La demande chinoise devrait rester stable jusqu’à la fin du congrès du parti en novembre, après quoi nous prévoyons une augmentation du soutien fiscal et du crédit.
Le Monde de l’Énergie —En quoi l’embargo européen sur le pétrole russe change-t-il la donne, au niveau européen et mondial ?
Robert P. Ryan —À la suite de l’invasion de l’Ukraine par la Russie en février, l’UE a approuvé des embargos sur l’importation de pétrole brut et de produits raffinés russes par voie maritime, et des interdictions de couverture d’assurance/de réassurance pour les navires transportant des produits pétroliers russes.
L’embargo sur le pétrole brut prend effet le 5 décembre 2022 et celui sur les produits raffinés le 5 février 2023. L’interdiction de l’assurance/réassurance doit prendre effet en décembre.
La Russie devra donc réduire sa production de pétrole pour éviter une saturation de ses installations de stockage, à la capacité limitée, avant l’embargo du 5 décembre.
L’interdiction de l’UE en matière d’assurance et de réassurance est soutenue par le Royaume-Uni et les États-Unis. Elle affectera profondément la production russe, si elle est pleinement mise en œuvre, puisque les navires ne navigueront pas sans assurance.
Pour contourner les embargos de l’UE, les entreprises russes et chinoises vont développer les transferts de navire à navire en haute mer, ainsi que les services de traitement et de stockage externes, afin de masquer les exportations de brut et de produits.
Les embargos de l’UE forceront la Russie à réduire sa production d’environ 1,6 million de b/j d’ici la fin de l’année, pour atteindre 2 millions de b/j en 2023, selon nos estimations.

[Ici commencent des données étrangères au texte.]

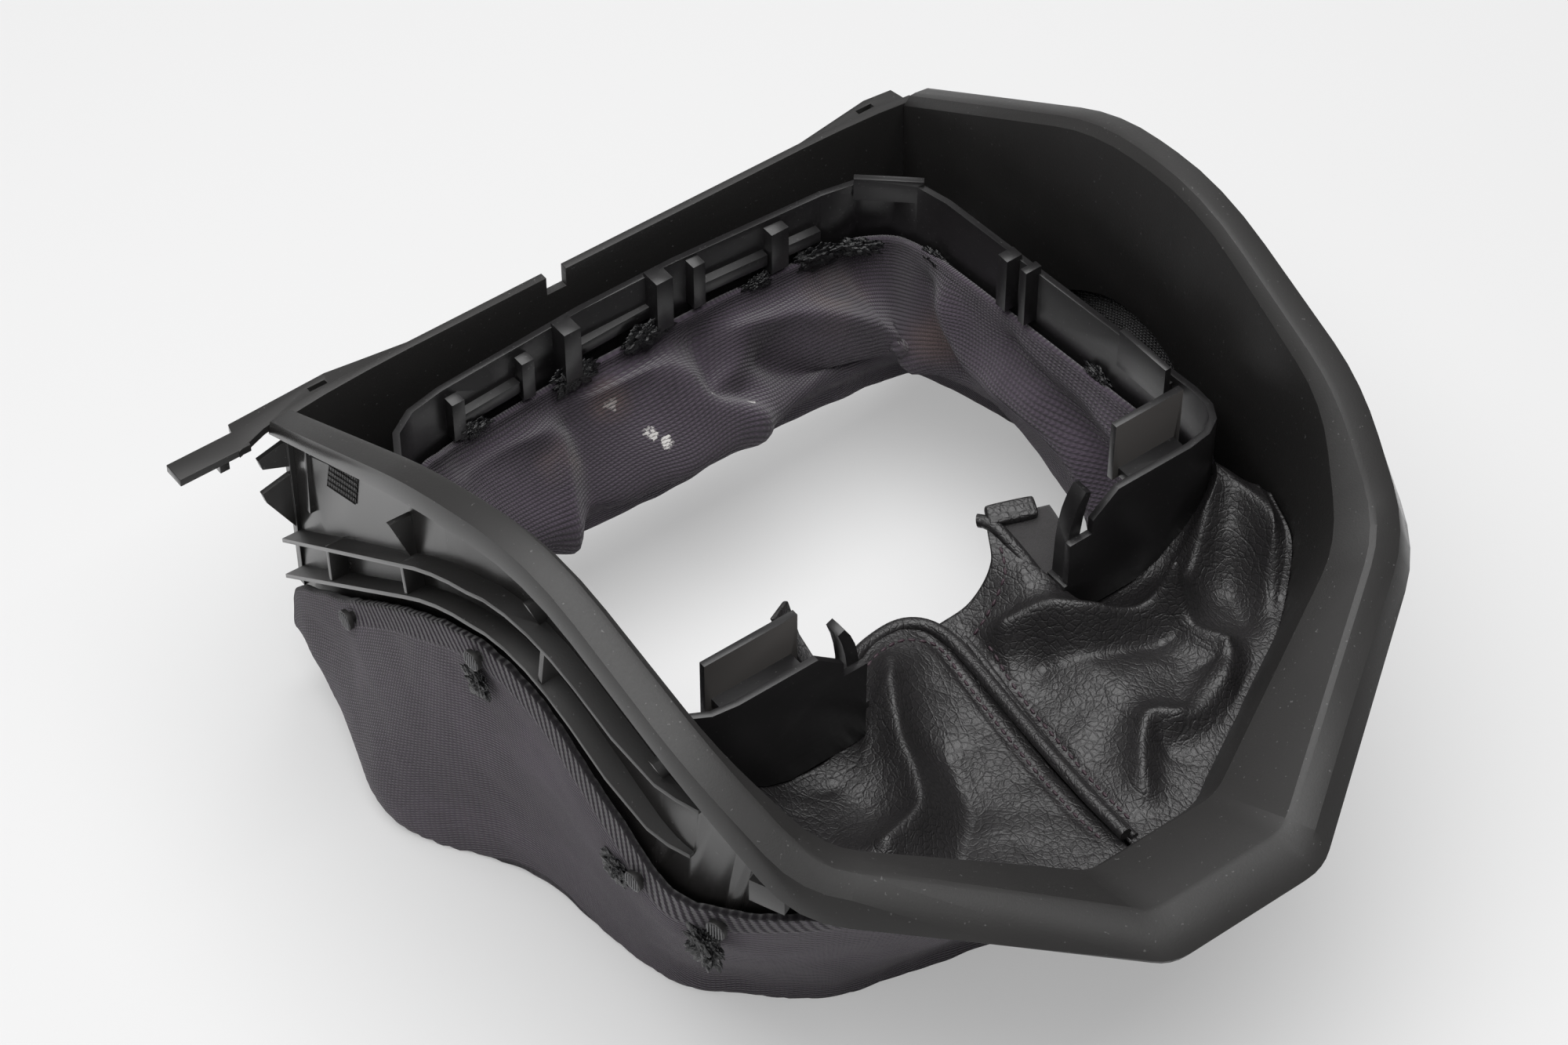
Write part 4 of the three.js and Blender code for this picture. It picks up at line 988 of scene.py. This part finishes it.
class COVER_OT_piping(bpy.types.Operator):
    """Piping on the seam and binding along the free edge."""

    bl_idname = "cover.piping"
    bl_label = "Piping"

    def execute(self, context):
        bead = PIPING_HEM + [(MIDDLE + seam_bow(y) - 0.6, y) for y in range(-22, -96, -4)]
        main = smoothed_on_leather(bead, 1.2)
        second = smoothed_on_leather([(x + 3.2, y) for x, y in bead[8:]], 0.2)
        beads = [add_cord("piping_bead", main, 1.85), add_cord("piping_edge", second, 1.25)]
        piping = joined_pieces(beads, "seam_piping")
        dressed(piping, "pebbled_leather", ["apron_seam_piping"])
        binding = add_cord("hem_binding", BINDING, 1.9)
        dressed(binding, "pebbled_leather", ["apron_hem_binding"])
        return {"FINISHED"}


class COVER_OT_trim(bpy.types.Operator):
    """Leather tab on the left and felt patch on the right."""

    bl_idname = "cover.trim"
    bl_label = "Tab and patch"

    def execute(self, context):
        tab = moulding("apron_tab_left", "leather_tab", 0.45, 50)
        dressed(tab, "pebbled_leather", ["apron_tab_left"])
        fold = add_block((42.6, -2.6, 88.3), (14, 6.4, 3.6), (0.3, -0.05, -0.4))
        fold.name = "patch_fold"
        modify(fold, "BEVEL", width=1.2 * MM, segments=2)
        modify(fold, "SUBSURF", levels=2, render_levels=2)
        only(fold)
        bpy.ops.object.shade_smooth()
        dressed(fold, "pebbled_leather")
        corners = np.array(PATCH_CORNERS, float)
        u, v = np.meshgrid(np.linspace(0, 1, 12), np.linspace(0, 1, 30), indexing="ij")
        u, v = u[..., None], v[..., None]
        across = corners[0, 0] * (1 - u) + corners[1, 0] * u
        grid = across * (1 - v) + (corners[0, 1] * (1 - u) + corners[1, 1] * u) * v
        grid[..., 2] += 0.5 * wrinkle(grid, 7, 4.0)
        patch = add_sheet("felt_patch", grid[:, ::-1], False, cloth_spread(grid, False), 1.2)
        dressed(patch, "grey_felt", ["felt_patch_right"])
        return {"FINISHED"}


def add_stitch(start, end, radius):
    """One stitch: a round thread, thick in the middle, between two points in millimetres."""
    a, b = Vector(start) * MM, Vector(end) * MM
    along = b - a
    select_none()
    bpy.ops.mesh.primitive_uv_sphere_add(segments=8, ring_count=5, radius=1)
    piece = bpy.context.object
    piece.scale = (radius * MM, radius * MM, 0.5 * along.length)
    piece.rotation_mode = "QUATERNION"
    piece.rotation_quaternion = along.to_track_quat("Z", "Y")
    piece.location = (a + b) / 2
    return placed(piece)


def stitch_row(points, step, share=0.72):
    """Start and end of each stitch along a line of points laid on the leather."""
    points = np.array(points, float)
    length = np.concatenate([[0], np.cumsum(np.linalg.norm(np.diff(points, axis=0), axis=1))])
    starts = np.arange(0.5, length[-1] - step, step)

    def at(s):
        return tuple(np.interp(s, length, points[:, k]) for k in range(3))

    return [(at(s), at(s + share * step)) for s in starts]


class COVER_OT_stitches(bpy.types.Operator):
    """Rows of stitches beside the seam and along the free edge."""

    bl_idname = "cover.stitches"
    bl_label = "Stitches"

    def execute(self, context):
        step = context.scene.cover_sizes.stitch_step
        seam = [(MIDDLE + seam_bow(y), y) for y in np.linspace(-24, -91, 40)]
        inside = [
            (x - 3.4 * rise(x, -6, 9), y - 5.2 + 3.2 * rise(x, 9, 12.4)) for x, y in PIPING_HEM[1:]
        ]
        left, right = [(x - 4.6, y) for x, y in seam], [(x + 5.4, y) for x, y in seam]
        lift = (0, 0, 0.12)
        pieces = []
        for row in (inside + left, right, PATCH_STITCHES):
            for start, end in stitch_row(on_leather([(x, y, 66) for x, y in row]), step):
                pieces.append(add_stitch(np.add(start, lift), np.add(end, lift), 0.42))
        stitches = joined_pieces(pieces, "apron_stitches")
        bpy.ops.object.shade_smooth()
        dressed(stitches, "thread")
        return {"FINISHED"}


# Melted spots where the gaiter is welded to the collar: place, width along the collar, height, and
# how far the collar's wall is turned there from its back, in radians
WELD_SPOTS = [
    ((-50, 116.6, 79.5), 7, 4, 0.0),
    ((-16, 117.4, 78.5), 10, 7, 0.0),
    ((9.5, 118.2, 78.5), 10, 7, 0.0),
    ((50, 118.8, 76.5), 8, 3.4, 0.0),
    ((69, 116.6, 76.5), 11, 6, 0.2),
    ((80, 112.6, 77.0), 9, 4.5, 0.6),
    ((94.6, 95.5, 77.0), 7, 4, 1.45),
    ((95.6, 24.6, 85.5), 7, 4, 1.57),
]


# Height and fineness of each layer of a melted lump's unevenness
MELT_SWELLS = [(0.6, 1), (0.34, 2.3), (0.1, 5)]


def add_melt(name, centre, size, turn, seed):
    """A squashed lump with the folds and strings of plastic that has melted and set."""
    select_none()
    bpy.ops.mesh.primitive_ico_sphere_add(subdivisions=5, radius=0.5)
    lump = bpy.context.object
    lump.name = name
    for vertex in lump.data.vertices:
        place = vertex.co * 5 + Vector((seed, 0, 0))
        swell = 1 + sum(share * noise.noise(place * fine) for share, fine in MELT_SWELLS)
        vertex.co = vertex.co * max(0.4, swell)
    lump.scale = [s * MM for s in size]
    lump.rotation_euler = (0, 0, turn)
    lump.location = Vector(centre) * MM
    placed(lump)
    bpy.ops.object.shade_smooth()
    return lump


class COVER_OT_melted(bpy.types.Operator):
    """Melted spots along the collar and over the stakes."""

    bl_idname = "cover.melted"
    bl_label = "Melted plastic"

    def execute(self, context):
        lumps = [
            add_melt("weld", centre, (1.35 * width, 3.0, 1.25 * height), -turn, 3.7 * k)
            for k, (centre, width, height, turn) in enumerate(WELD_SPOTS)
        ]
        dressed(joined_pieces(lumps, "weld_spots"), "melted_lumps")
        for k, name in enumerate(("rear", "middle", "front")):
            low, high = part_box("melted_dab_" + name)
            centre, size = (low + high) / 2 / MM, (high - low) / MM
            spread = (1.4 * size.x, 1.15 * size.y, 1.15 * size.z)
            lump = add_melt("stake_melt_" + name, centre, spread, 0.0, 11.3 + k)
            dressed(lump, "melted_lumps", ["melted_dab_" + name])
        return {"FINISHED"}


# Heat stakes' heads: x from the mirror plane, y, z, and the way that they face in plan
STAKE_HEADS = [
    ((99.1, -51.4, 61.7), (0.96, -0.29)),
    ((108.2, -28.5, 65.4), (1, -0.07)),
    ((114.1, 32.3, 98.8), (1, -0.08)),
    ((114.2, 96.8, 56.5), (1, 0.04)),
]
STAKE_RIDGE_STEPS = (-2.2, -1.3, -0.45, 0.45, 1.3, 2.2)
STAKE_RADIUS = 2.9


class COVER_OT_stakes(bpy.types.Operator):
    """Fine ridges pressed into the heads of the heat stakes."""

    bl_idname = "cover.stakes"
    bl_label = "Stake heads"

    def execute(self, context):
        surface = surface_of("surround_shell")
        bars = []
        for side in (-1, 1):
            for (x, y, z), (u, v) in STAKE_HEADS:
                out = Vector((side * u, v, 0)).normalized()
                place = Vector((MIDDLE + side * x, y, z))
                top = surface.ray_cast((place + 15 * out) * MM, -out)[0]
                if top is None:
                    raise RuntimeError("a stake's head isn't on the surround")
                place = top / MM
                for step in STAKE_RIDGE_STEPS:
                    half = 0.84 * math.sqrt(STAKE_RADIUS**2 - step**2)
                    centre = place + Vector((-out.y, out.x, 0)) * step
                    turn = (0, 0, math.atan2(v, side * u))
                    bars.append(add_block(centre, (0.7, 0.4, 2 * half), turn))
        heads = joined_pieces(bars, "stake_ridges")
        modify(heads, "BEVEL", width=0.1 * MM, segments=1)
        dressed(heads, "stake_grey")
        return {"FINISHED"}


# Lights: name, place, what they aim at, side and power
LIGHTS = [
    ("overhead", (-0.1, 0.0, 1.3), (0, 0, 0.05), 1.5, 30.0),
    ("left", (-1.4, -0.1, 0.5), (0, 0, 0.06), 1.0, 2.6),
    ("right_back", (1.0, 0.9, 0.6), (0, 0, 0.08), 0.6, 1.4),
]

# The photograph's view: angles in degrees, lens and place in millimetres, x from the mirror plane
CAMERA_AZIMUTH, CAMERA_ELEVATION = -37, 47
CAMERA_LENS = 97.2
CAMERA_PLACE = (-476.92, -581.66, 910.52)

# How much of the floor's colour the camera sees, and its even glow
FLOOR_SHARE, FLOOR_GLOW = 0.48, 0.34


class COVER_OT_stage(bpy.types.Operator):
    """Floor, lights and camera."""

    bl_idname = "cover.stage"
    bl_label = "Stage"

    def execute(self, context):
        look = context.scene.cover_looks
        select_none()
        bpy.ops.mesh.primitive_plane_add(size=12, location=(0, 0, -0.0002))
        floor = context.object
        floor.name = "studio_floor"
        finish = Finish("studio_floor")
        seen = finish.node("ShaderNodeLightPath", out="Is Camera Ray")
        finish.set(
            Base_Color=finish.mixed(seen, shade(look.floor), shade(look.floor, FLOOR_SHARE)),
            Emission_Color=finish.mixed(seen, grey(0.0), grey(FLOOR_GLOW)),
            Emission_Strength=1.0,
            Roughness=0.9,
            Specular_IOR_Level=0.1,
        )
        floor.data.materials.append(finish.material)
        world = bpy.data.worlds.new("studio")
        world.use_nodes = True
        world.node_tree.nodes["Background"].inputs[0].default_value = (1, 1, 1, 1)
        world.node_tree.nodes["Background"].inputs[1].default_value = 0.2
        context.scene.world = world
        for light in LIGHTS:
            add_light(*light)
        add_camera()
        context.scene.view_settings.view_transform = "Standard"
        return {"FINISHED"}


def add_light(name, place, aim, size, power):
    data = bpy.data.lights.new(name, "AREA")
    data.shape = "SQUARE"
    data.size = size
    data.energy = power
    light = linked(name, data)
    light.location = place
    light.rotation_euler = (Vector(aim) - Vector(place)).to_track_quat("-Z", "Y").to_euler()


def add_camera():
    """The camera at the photograph's angle, level, with its lens."""
    azimuth, elevation = math.radians(CAMERA_AZIMUTH), math.radians(CAMERA_ELEVATION)
    data = bpy.data.cameras.new("camera")
    data.sensor_width = 36.0
    data.lens = CAMERA_LENS
    data.clip_start, data.clip_end = 0.05, 20
    camera = linked("camera", data)
    level = Vector((math.sin(azimuth), -math.cos(azimuth), 0))
    back = level * math.cos(elevation) + Vector((0, 0, math.sin(elevation)))
    across = Vector((math.cos(azimuth), math.sin(azimuth), 0))
    turn = Matrix((across, back.cross(across), back)).transposed()
    place = (Vector(CAMERA_PLACE) + Vector((MIDDLE, 0, 0))) * MM
    camera.matrix_world = Matrix.Translation(place) @ turn.to_4x4()
    bpy.context.scene.camera = camera


class COVER_PT_panel(bpy.types.Panel):
    """Everything that makes the cover."""

    bl_label = "Column cover"
    bl_idname = "COVER_PT_panel"
    bl_space_type = "VIEW_3D"
    bl_region_type = "UI"
    bl_category = "Column Cover"

    def draw(self, context):
        for group in (context.scene.cover_looks, context.scene.cover_sizes):
            for name in group.__annotations__:
                self.layout.prop(group, name)
        for operator in OPERATORS:
            self.layout.operator(operator.bl_idname)


OPERATORS = [
    COVER_OT_mouldings,
    COVER_OT_waffle,
    COVER_OT_gaiter,
    COVER_OT_apron,
    COVER_OT_piping,
    COVER_OT_trim,
    COVER_OT_stitches,
    COVER_OT_melted,
    COVER_OT_stakes,
    COVER_OT_stage,
]
CLASSES = [CoverLooks, CoverSizes, *OPERATORS, COVER_PT_panel]


def register():
    for item in CLASSES:
        bpy.utils.register_class(item)
    bpy.types.Scene.cover_looks = bpy.props.PointerProperty(type=CoverLooks)
    bpy.types.Scene.cover_sizes = bpy.props.PointerProperty(type=CoverSizes)


def unregister():
    del bpy.types.Scene.cover_sizes
    del bpy.types.Scene.cover_looks
    for item in reversed(CLASSES):
        bpy.utils.unregister_class(item)


def main():
    register()
    bpy.ops.cover.stage()
    bpy.ops.cover.mouldings()
    bpy.ops.cover.waffle()
    bpy.ops.cover.gaiter()
    bpy.ops.cover.apron()
    bpy.ops.cover.piping()
    bpy.ops.cover.trim()
    bpy.ops.cover.stitches()
    bpy.ops.cover.melted()
    bpy.ops.cover.stakes()
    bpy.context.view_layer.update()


if __name__ == "__main__":
    main()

Le passage du gaz au pétrole en Europe stimulera la demande de distillats et de combustibles résiduels d’environ 800 000 b/j cet hiver.
Le Monde de l’Énergie —Quelles évolutions prévoyez-vous pour la fin 2022 et l’année 2023 concernant la production et les cours du pétrole ?

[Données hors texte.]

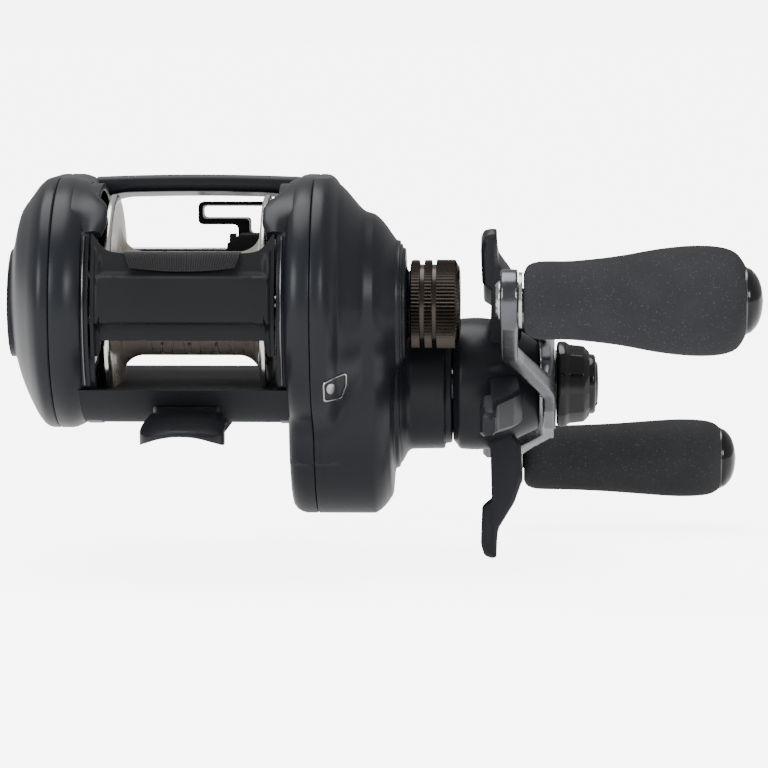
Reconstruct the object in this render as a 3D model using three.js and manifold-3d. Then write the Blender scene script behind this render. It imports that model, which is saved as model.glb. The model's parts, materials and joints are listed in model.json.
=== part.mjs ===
// Low-profile baitcasting reel, right-hand wind, with an empty spool.
// Millimetres. +X runs along the spool axis to the handle, +Y to the rod tip, +Z up.
// The origin is the middle of the foot's underside, where the reel sits on the rod.
import * as THREE from 'three';
import { mergeVertices } from 'three/addons/utils/BufferGeometryUtils.js';
import Module from 'manifold-3d';

const wasm = await Module();
wasm.setup();

// ---------------------------------------------------------------- driving dimensions

// Spool
const spoolRadius = 17;
const spoolWidth = 24.8;
const barrelRadius = 8.1;
const flangeRim = 0.9;
const flangeClearance = 0.6;
const shaftRadius = 1.25;

// Running fits, radial, and the gap between pieces that are fixed together
const running = 0.08;
const seat = 0.05;
const gap = 0.3;

// Frame
const floorThickness = 1.2;
const floorRise = 5.2;
const spoolSetback = 5;
const plateWall = 1.5;
const rimWall = 1.8;
const sideRoom = 3.1;
const leftPlateDepth = 4.7;
const rightPlateDepth = 3.9;
const roofRise = 2.7;
const rearRise = 4.75;
const skirtDrop = 0.6;
const shoulderReach = 3;

// Foot
const footLength = 60;
const footWidth = 12.8;
const footEndHeight = 0.9;
const footStemHeight = 3.3;
const rodSeatRadius = 14.8;

// Drive train
const driveModule = 0.5;
const driveTeeth = 63;
const pinionTeeth = 10;
const driveDrop = THREE.MathUtils.degToRad(-47.3);
const driveFace = 3.5;
const windModule = 0.8;
const windTeeth = 32;
const wormTeeth = 18;
const wormRise = THREE.MathUtils.degToRad(45);
const driveShaftRadius = 2.4;
const sleeveRadius = 3.6;
const clutchThrow = 1.3;

// Covers
const coverWall = 1.5;
const drumRadius = 20.6;
const drumDepth = 9.5;
const bossRadius = 10.4;
const bossEnd = 20.1;
const neckRadius = 5.1;
const palmDepth = 8.1;

// Spool tension cap
const capRadius = 6.9;
const capLength = 7.75;

// Handle
const crankReach = 45;
const crankThickness = 2.6;
const crankAngle = THREE.MathUtils.degToRad(159.5);
const crankHalfWidth = 4.5;
const knobLength = 32.9;
const knobPostRadius = 1.8;
const starRadius = 27.7;
const starHubRadius = 10.5;
const starFirstArm = THREE.MathUtils.degToRad(116.7);
const nutRadius = 7.06;

// Line guide
const wormRadius = 2.4;
const guardRadius = 4.2;
const guardWall = 1;
const guideRodRadius = 1.0;
const guideOffset = 8.2;
const wingHalfWidth = 9.4;

// Clutch bar
const barHalfWidth = 13.2;
const barTop = 25.3;
const barBottom = 14.2;
const padHalfWidth = 8.9;

// ---------------------------------------------------------------- places worked out from them

const spoolAxis = {
  y: -spoolSetback,
  z: floorThickness + flangeClearance + spoolRadius,
};
const driveDistance = (driveModule * (driveTeeth + pinionTeeth)) / 2;
const driveAxis = {
  y: spoolAxis.y + driveDistance * Math.cos(driveDrop),
  z: spoolAxis.z + driveDistance * Math.sin(driveDrop),
};
const windDistance = (windModule * (windTeeth + wormTeeth)) / 2;
const wormAxis = {
  y: driveAxis.y + windDistance * Math.cos(wormRise),
  z: driveAxis.z + windDistance * Math.sin(wormRise),
};
const bay = spoolWidth / 2;
const leftFace = -bay - sideRoom;
const leftParting = leftFace - leftPlateDepth;
const rightFace = bay + sideRoom - 0.1;
const rightParting = rightFace + rightPlateDepth;
const floorTop = floorThickness + floorRise;
const roofTop = spoolAxis.z + spoolRadius + roofRise;
const rearReach = spoolRadius + rearRise;
const guideRod = { y: wormAxis.y + 0.7, z: wormAxis.z + guardRadius + guideRodRadius + 0.5 };

// Facets round a small piece, a large one and a screw
const round = 16;
const largeRound = 28;
const smallRound = 8;

// ---------------------------------------------------------------- finishes

const finish = (color, roughness, metalness) =>
  new THREE.MeshStandardMaterial({ color, roughness, metalness });
const satinBlack = () => finish(0x1b1c20, 0.42, 0.35);
const mouldedBlack = () => finish(0x17181a, 0.6, 0.0);
const glossBlack = () => finish(0x0b0b0c, 0.15, 0.2);
const rubber = () => finish(0x2b2c2e, 0.85, 0.0);
const steel = () => finish(0xb9bcc0, 0.25, 1.0);
const darkSteel = () => finish(0x3a3c41, 0.28, 0.9);
const bronzeBlack = () => finish(0x2a241f, 0.35, 0.8);
const spoolAlloy = () => finish(0x54504c, 0.35, 0.9);
const brass = () => finish(0xb59a58, 0.3, 1.0);
const acetal = () => finish(0xd8d8d2, 0.5, 0.0);
const carbon = () => finish(0x222222, 0.7, 0.0);
const magnet = () => finish(0x8a8a90, 0.35, 1.0);

// ---------------------------------------------------------------- solids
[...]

Robert P. Ryan —Nous prévoyons que le prix du pétrole brut Brent s’établira en moyenne à 119 $/b au 4T22, car les producteurs de pétrole russes devront commencer à ajuster les calendriers de production et de raffinage d’ici septembre pour éviter une accumulation massive et involontaire des stocks.
Il y a également 60 % de chances que les États-Unis acceptent de rétablir l’accord sur le nucléaire iranien cette année, ce qui permettra de remettre sur le marché 1 million de barils par jour venu d’Iran. Cela ne sera pas suffisant pour couvrir la perte de production russe suite aux embargos de l’UE.
Nous attendons de voir si les États-Unis prolongent la mise à disposition de leurs réserves stratégiques de pétrole, et quelle sera l’ampleur de cette prolongation. Le 1 million de b/j que le SPR américain mettait à la disposition du marché se termine en effet en octobre 2022 après six mois.